(Records from a collection)
——————
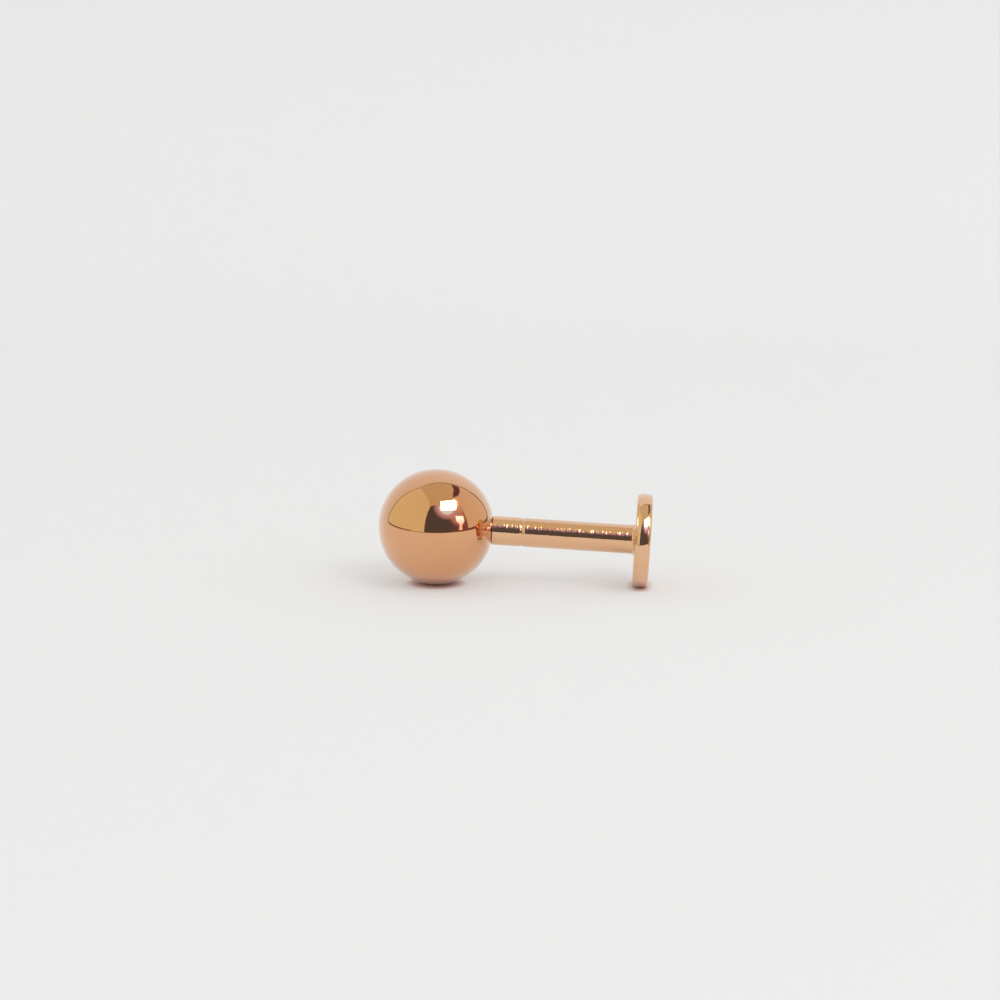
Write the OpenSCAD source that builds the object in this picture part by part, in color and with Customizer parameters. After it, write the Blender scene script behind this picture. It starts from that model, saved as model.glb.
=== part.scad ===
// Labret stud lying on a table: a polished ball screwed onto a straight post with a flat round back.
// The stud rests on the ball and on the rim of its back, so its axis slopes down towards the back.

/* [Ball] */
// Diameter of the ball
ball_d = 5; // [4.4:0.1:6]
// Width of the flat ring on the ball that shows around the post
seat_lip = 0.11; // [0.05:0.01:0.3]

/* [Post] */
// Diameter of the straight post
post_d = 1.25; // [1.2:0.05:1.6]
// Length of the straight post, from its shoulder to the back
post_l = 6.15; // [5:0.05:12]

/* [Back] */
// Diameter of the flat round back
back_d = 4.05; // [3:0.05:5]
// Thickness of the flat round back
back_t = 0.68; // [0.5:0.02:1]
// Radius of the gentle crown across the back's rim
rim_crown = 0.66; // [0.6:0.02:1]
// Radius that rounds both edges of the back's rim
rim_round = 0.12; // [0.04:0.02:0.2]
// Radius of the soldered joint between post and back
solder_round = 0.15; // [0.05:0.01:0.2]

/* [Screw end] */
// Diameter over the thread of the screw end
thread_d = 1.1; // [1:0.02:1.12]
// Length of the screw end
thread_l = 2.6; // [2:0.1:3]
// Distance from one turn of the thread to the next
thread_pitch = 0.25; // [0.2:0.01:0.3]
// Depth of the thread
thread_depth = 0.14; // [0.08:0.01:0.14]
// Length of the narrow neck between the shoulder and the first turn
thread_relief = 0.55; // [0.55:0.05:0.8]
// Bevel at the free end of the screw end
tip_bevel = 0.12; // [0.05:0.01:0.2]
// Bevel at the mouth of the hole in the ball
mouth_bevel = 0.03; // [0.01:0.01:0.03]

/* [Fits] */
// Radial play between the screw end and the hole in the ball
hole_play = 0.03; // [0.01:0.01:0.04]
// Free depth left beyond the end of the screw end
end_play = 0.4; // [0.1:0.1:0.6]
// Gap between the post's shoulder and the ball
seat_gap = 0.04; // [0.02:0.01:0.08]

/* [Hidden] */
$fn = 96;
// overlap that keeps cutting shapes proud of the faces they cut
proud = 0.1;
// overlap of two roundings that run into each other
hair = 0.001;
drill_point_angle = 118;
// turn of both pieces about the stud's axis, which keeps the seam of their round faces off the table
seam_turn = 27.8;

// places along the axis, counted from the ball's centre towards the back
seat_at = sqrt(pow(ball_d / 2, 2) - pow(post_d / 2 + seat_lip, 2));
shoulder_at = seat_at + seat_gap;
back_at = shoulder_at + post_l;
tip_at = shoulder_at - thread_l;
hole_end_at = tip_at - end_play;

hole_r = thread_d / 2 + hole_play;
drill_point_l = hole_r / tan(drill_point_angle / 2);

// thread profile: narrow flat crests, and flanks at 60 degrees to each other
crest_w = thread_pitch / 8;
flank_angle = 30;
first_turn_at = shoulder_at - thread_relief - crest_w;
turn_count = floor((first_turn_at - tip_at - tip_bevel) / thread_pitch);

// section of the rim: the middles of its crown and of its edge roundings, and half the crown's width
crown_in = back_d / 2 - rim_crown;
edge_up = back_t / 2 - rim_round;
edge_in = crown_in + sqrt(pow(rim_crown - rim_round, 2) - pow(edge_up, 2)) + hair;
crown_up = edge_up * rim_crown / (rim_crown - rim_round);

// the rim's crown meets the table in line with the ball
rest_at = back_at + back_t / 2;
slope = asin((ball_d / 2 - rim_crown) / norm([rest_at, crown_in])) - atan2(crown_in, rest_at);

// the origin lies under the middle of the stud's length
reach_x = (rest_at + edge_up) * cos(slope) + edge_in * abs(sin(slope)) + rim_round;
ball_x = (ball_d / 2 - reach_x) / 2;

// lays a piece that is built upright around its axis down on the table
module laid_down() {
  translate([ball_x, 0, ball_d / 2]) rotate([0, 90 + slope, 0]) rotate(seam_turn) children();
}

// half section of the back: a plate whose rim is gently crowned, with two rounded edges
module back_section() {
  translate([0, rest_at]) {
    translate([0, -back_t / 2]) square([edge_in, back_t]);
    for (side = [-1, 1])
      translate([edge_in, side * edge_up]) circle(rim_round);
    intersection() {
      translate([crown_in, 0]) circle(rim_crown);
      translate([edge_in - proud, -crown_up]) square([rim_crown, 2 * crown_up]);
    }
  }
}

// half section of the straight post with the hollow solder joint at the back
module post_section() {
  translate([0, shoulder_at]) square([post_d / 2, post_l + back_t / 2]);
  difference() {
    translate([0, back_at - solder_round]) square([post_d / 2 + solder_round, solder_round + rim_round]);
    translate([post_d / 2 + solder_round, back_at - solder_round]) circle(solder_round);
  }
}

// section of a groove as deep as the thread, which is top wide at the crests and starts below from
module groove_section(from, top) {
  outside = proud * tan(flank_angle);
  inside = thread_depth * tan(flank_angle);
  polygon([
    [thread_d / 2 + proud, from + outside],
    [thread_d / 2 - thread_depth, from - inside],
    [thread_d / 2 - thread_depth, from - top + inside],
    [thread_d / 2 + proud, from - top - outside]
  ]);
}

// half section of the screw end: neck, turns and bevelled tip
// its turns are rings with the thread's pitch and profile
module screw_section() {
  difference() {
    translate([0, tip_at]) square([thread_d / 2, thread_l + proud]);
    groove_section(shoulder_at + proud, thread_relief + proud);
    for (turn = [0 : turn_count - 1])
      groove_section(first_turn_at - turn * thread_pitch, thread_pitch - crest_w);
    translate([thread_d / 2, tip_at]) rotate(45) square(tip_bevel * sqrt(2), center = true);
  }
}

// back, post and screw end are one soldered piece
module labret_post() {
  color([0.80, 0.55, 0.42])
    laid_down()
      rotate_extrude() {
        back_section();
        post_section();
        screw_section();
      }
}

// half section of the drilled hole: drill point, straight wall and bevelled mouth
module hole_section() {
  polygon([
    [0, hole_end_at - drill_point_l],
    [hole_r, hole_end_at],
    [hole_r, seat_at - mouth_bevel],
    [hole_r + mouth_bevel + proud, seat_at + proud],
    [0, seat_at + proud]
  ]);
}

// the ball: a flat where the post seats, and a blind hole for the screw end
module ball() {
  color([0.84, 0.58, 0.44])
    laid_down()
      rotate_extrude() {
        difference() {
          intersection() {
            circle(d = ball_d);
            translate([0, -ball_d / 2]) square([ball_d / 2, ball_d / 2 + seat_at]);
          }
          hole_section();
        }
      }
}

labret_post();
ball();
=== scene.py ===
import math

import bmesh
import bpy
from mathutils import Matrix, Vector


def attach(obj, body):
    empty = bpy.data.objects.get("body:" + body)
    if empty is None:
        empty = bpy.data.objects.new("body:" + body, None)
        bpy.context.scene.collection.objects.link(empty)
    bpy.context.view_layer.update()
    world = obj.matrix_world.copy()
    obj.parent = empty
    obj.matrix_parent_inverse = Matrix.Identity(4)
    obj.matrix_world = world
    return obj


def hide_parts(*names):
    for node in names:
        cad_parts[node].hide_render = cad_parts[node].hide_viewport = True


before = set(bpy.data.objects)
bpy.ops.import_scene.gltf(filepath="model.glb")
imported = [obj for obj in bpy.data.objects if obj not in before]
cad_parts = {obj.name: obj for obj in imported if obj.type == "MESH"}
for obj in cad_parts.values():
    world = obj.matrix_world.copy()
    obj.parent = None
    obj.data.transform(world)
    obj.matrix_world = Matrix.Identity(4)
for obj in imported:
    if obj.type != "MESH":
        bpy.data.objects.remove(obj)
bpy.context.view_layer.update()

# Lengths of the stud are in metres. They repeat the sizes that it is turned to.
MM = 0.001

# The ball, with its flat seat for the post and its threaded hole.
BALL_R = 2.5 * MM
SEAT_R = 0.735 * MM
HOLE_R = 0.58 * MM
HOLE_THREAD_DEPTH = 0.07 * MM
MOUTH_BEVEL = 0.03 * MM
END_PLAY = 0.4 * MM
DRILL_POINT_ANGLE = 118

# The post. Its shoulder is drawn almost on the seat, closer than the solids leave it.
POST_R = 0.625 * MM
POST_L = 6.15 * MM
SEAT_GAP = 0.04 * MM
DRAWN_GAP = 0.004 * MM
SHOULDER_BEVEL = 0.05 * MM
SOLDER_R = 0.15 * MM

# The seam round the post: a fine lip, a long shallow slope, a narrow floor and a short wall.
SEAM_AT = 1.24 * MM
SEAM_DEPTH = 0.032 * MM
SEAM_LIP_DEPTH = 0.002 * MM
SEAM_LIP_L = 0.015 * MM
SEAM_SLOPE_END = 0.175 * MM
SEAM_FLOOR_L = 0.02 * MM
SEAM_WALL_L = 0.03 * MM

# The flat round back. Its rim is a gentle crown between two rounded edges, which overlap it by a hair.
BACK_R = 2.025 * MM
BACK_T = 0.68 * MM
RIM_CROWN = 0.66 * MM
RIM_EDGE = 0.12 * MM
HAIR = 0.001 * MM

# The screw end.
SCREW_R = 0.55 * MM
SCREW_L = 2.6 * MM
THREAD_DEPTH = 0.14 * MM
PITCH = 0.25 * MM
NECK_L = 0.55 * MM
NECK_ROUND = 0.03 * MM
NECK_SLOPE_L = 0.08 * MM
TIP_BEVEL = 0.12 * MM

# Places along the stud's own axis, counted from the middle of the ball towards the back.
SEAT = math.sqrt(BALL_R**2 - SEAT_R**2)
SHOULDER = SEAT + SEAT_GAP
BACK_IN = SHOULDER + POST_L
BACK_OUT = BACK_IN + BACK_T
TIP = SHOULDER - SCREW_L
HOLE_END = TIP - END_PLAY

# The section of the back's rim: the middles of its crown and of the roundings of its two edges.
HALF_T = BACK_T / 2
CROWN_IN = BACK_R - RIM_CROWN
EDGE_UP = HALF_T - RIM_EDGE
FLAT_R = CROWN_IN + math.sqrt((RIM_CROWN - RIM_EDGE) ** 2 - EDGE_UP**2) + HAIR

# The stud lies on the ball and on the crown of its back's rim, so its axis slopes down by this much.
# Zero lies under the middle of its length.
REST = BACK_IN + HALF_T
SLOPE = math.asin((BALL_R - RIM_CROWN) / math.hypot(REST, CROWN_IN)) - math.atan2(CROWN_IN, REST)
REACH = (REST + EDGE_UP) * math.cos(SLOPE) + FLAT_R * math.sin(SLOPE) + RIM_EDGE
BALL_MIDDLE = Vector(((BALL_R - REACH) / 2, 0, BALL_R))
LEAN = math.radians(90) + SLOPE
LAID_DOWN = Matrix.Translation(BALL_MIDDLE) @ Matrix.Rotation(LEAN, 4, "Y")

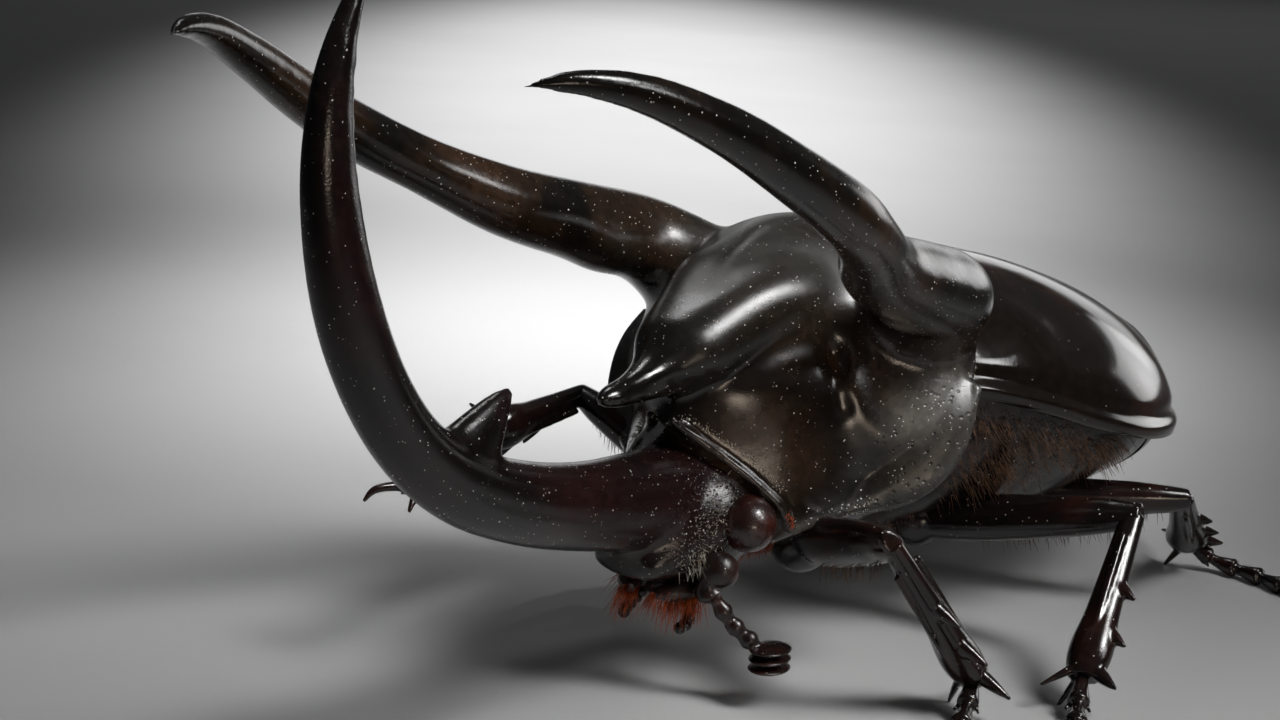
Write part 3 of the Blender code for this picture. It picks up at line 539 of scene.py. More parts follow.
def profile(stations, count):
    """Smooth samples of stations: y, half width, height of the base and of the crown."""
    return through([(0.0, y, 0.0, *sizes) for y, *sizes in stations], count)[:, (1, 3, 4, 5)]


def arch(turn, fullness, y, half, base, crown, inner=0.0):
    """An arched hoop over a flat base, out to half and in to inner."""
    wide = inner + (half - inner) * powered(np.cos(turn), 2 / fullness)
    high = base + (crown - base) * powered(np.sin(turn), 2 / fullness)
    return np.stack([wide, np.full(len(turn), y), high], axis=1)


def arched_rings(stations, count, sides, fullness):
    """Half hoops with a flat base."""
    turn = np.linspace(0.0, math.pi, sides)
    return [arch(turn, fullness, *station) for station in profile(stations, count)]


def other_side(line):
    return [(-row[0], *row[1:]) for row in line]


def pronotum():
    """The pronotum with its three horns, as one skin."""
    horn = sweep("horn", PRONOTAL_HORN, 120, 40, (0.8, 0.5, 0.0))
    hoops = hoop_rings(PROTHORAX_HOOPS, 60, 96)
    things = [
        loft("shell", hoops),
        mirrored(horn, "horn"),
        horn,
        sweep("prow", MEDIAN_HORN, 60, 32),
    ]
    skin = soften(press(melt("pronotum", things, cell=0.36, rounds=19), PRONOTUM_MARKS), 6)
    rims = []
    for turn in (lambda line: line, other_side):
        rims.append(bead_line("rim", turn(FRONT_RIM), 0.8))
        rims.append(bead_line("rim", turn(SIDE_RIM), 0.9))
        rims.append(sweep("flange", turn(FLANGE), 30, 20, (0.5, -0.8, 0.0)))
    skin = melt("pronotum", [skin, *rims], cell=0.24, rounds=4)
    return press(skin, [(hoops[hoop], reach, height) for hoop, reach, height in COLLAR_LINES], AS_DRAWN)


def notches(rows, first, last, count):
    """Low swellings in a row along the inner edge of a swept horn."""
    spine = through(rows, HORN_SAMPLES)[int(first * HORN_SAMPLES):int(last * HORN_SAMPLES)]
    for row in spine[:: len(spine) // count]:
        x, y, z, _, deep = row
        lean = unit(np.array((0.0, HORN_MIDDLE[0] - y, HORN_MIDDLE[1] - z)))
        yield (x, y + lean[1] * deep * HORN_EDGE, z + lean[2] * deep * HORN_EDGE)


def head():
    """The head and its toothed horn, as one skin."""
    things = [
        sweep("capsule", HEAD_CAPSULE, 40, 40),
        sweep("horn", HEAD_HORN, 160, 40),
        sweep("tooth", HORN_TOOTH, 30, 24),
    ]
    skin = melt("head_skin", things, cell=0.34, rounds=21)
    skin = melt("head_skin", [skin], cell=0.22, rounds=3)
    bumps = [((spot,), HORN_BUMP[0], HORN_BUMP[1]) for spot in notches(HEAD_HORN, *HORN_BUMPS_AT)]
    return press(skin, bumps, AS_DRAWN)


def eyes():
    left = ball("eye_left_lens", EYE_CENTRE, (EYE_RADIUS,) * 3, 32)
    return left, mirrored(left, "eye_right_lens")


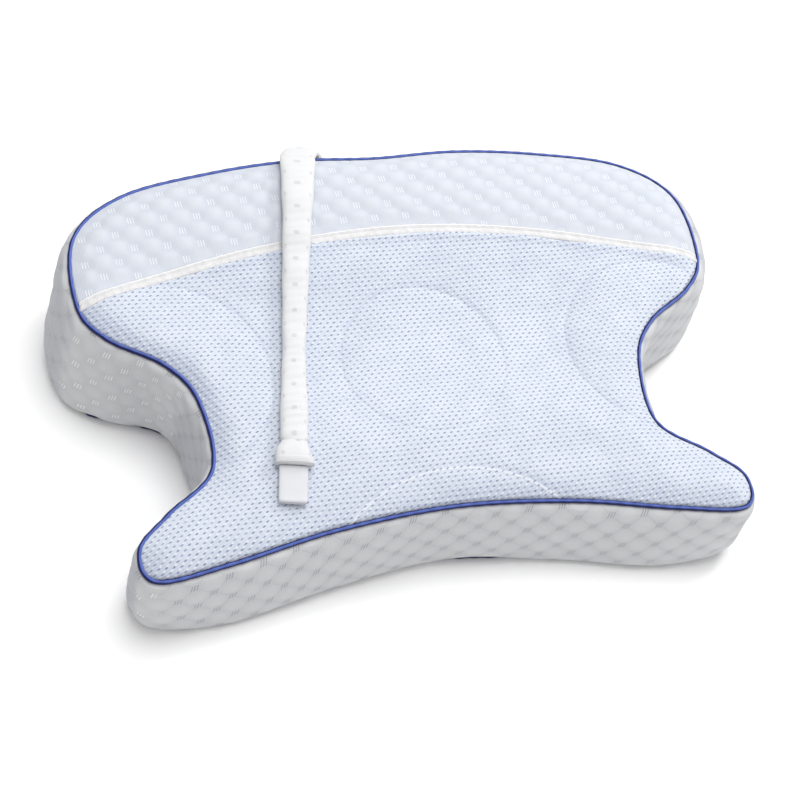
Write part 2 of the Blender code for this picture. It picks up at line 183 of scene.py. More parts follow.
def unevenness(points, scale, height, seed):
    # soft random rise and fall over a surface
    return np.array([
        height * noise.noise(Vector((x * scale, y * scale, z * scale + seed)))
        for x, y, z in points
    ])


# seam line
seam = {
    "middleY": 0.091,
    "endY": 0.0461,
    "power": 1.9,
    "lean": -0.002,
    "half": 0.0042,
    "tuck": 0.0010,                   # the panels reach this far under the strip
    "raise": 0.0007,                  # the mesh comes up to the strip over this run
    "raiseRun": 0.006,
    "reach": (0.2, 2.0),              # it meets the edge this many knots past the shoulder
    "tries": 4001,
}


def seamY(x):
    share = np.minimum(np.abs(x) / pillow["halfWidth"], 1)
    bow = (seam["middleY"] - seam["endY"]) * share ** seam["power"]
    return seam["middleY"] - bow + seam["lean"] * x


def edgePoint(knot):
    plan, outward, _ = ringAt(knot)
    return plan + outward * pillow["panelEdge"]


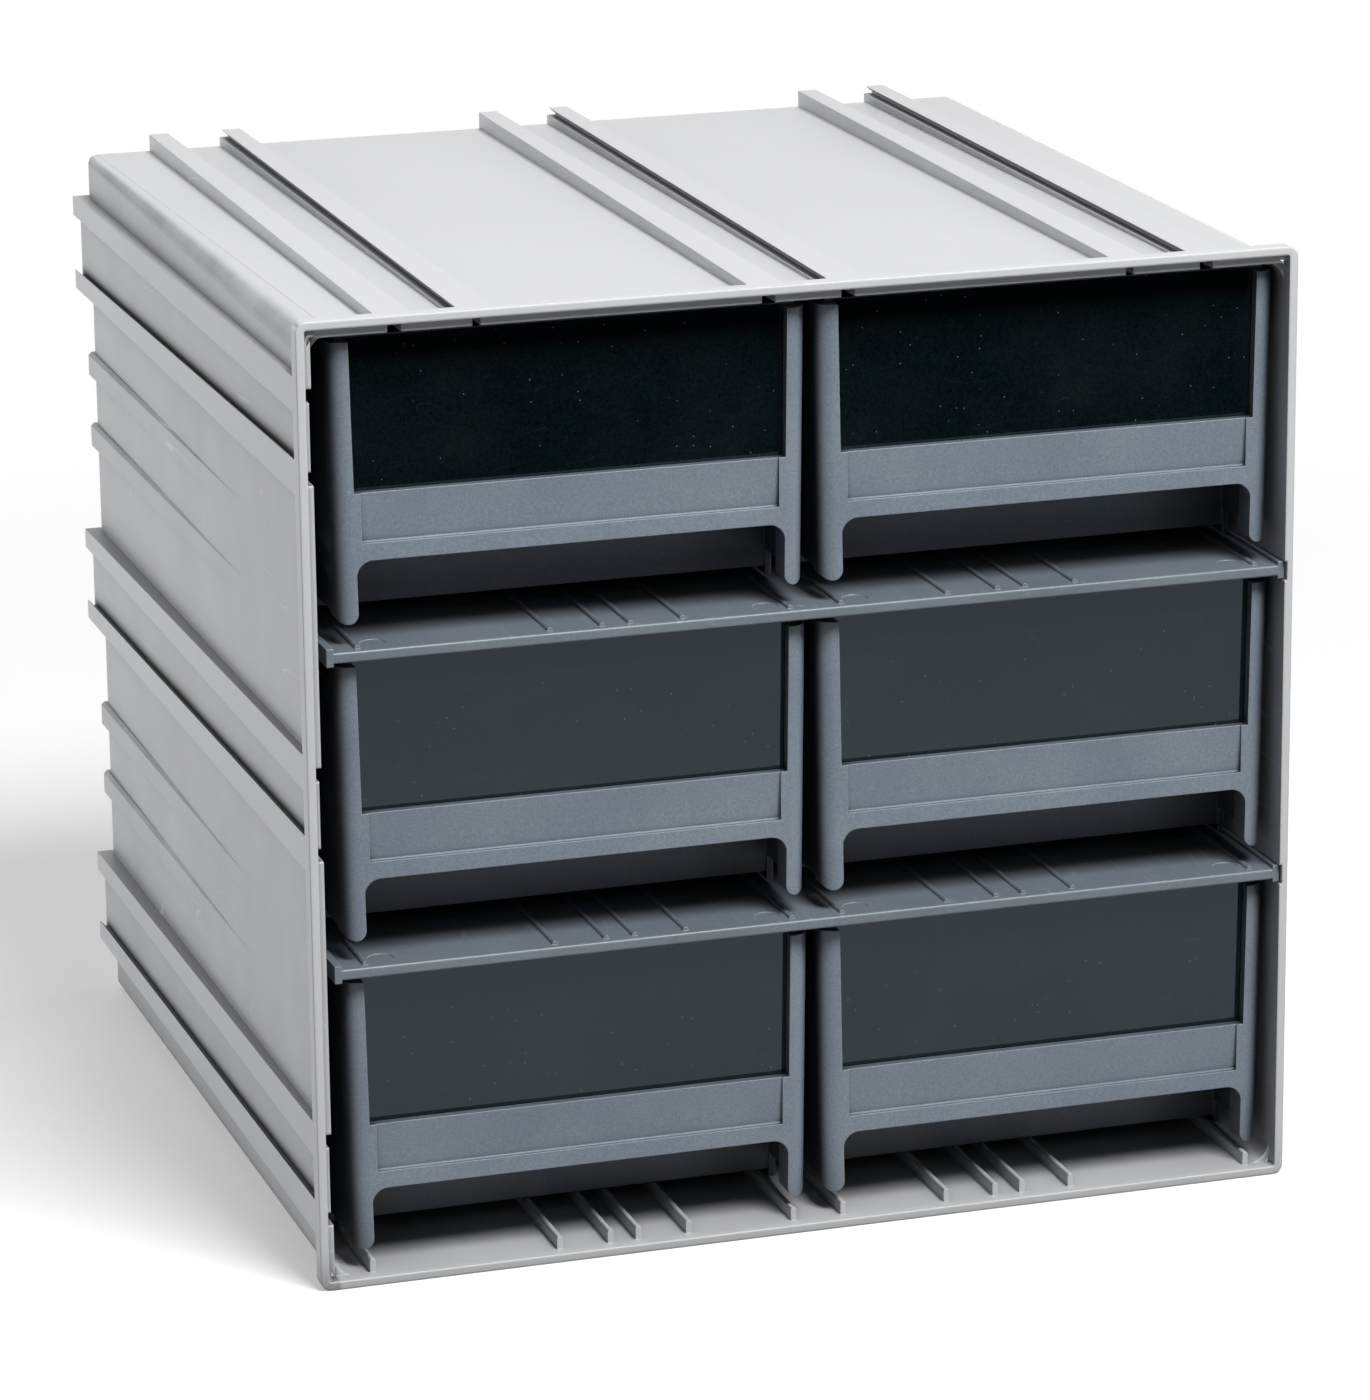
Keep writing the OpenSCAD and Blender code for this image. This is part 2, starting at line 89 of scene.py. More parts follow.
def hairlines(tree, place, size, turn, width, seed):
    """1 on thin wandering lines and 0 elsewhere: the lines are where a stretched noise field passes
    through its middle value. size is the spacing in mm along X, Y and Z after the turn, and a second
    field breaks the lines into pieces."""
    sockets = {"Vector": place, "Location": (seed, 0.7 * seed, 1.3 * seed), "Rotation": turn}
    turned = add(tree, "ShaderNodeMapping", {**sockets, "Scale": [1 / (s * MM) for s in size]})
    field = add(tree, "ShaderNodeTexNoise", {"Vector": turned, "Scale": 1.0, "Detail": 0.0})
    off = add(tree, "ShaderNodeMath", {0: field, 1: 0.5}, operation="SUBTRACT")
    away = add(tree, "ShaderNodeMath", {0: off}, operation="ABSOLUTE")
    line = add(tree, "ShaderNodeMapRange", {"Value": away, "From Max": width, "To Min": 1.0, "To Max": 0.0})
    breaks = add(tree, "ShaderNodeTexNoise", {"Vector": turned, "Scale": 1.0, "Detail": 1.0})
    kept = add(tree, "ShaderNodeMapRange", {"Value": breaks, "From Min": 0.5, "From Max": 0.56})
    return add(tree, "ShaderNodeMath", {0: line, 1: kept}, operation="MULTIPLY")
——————
Repeat exactly the lines running from the one with "and bevelled mouth" through the one with "in imported if", both included.

// half section of the drilled hole: drill point, straight wall and bevelled mouth
module hole_section() {
  polygon([
    [0, hole_end_at - drill_point_l],
    [hole_r, hole_end_at],
    [hole_r, seat_at - mouth_bevel],
    [hole_r + mouth_bevel + proud, seat_at + proud],
    [0, seat_at + proud]
  ]);
}

// the ball: a flat where the post seats, and a blind hole for the screw end
module ball() {
  color([0.84, 0.58, 0.44])
    laid_down()
      rotate_extrude() {
        difference() {
          intersection() {
            circle(d = ball_d);
            translate([0, -ball_d / 2]) square([ball_d / 2, ball_d / 2 + seat_at]);
          }
          hole_section();
        }
      }
}

labret_post();
ball();
=== scene.py ===
import math

import bmesh
import bpy
from mathutils import Matrix, Vector


def attach(obj, body):
    empty = bpy.data.objects.get("body:" + body)
    if empty is None:
        empty = bpy.data.objects.new("body:" + body, None)
        bpy.context.scene.collection.objects.link(empty)
    bpy.context.view_layer.update()
    world = obj.matrix_world.copy()
    obj.parent = empty
    obj.matrix_parent_inverse = Matrix.Identity(4)
    obj.matrix_world = world
    return obj


def hide_parts(*names):
    for node in names:
        cad_parts[node].hide_render = cad_parts[node].hide_viewport = True


before = set(bpy.data.objects)
bpy.ops.import_scene.gltf(filepath="model.glb")
imported = [obj for obj in bpy.data.objects if obj not in before]
cad_parts = {obj.name: obj for obj in imported if obj.type == "MESH"}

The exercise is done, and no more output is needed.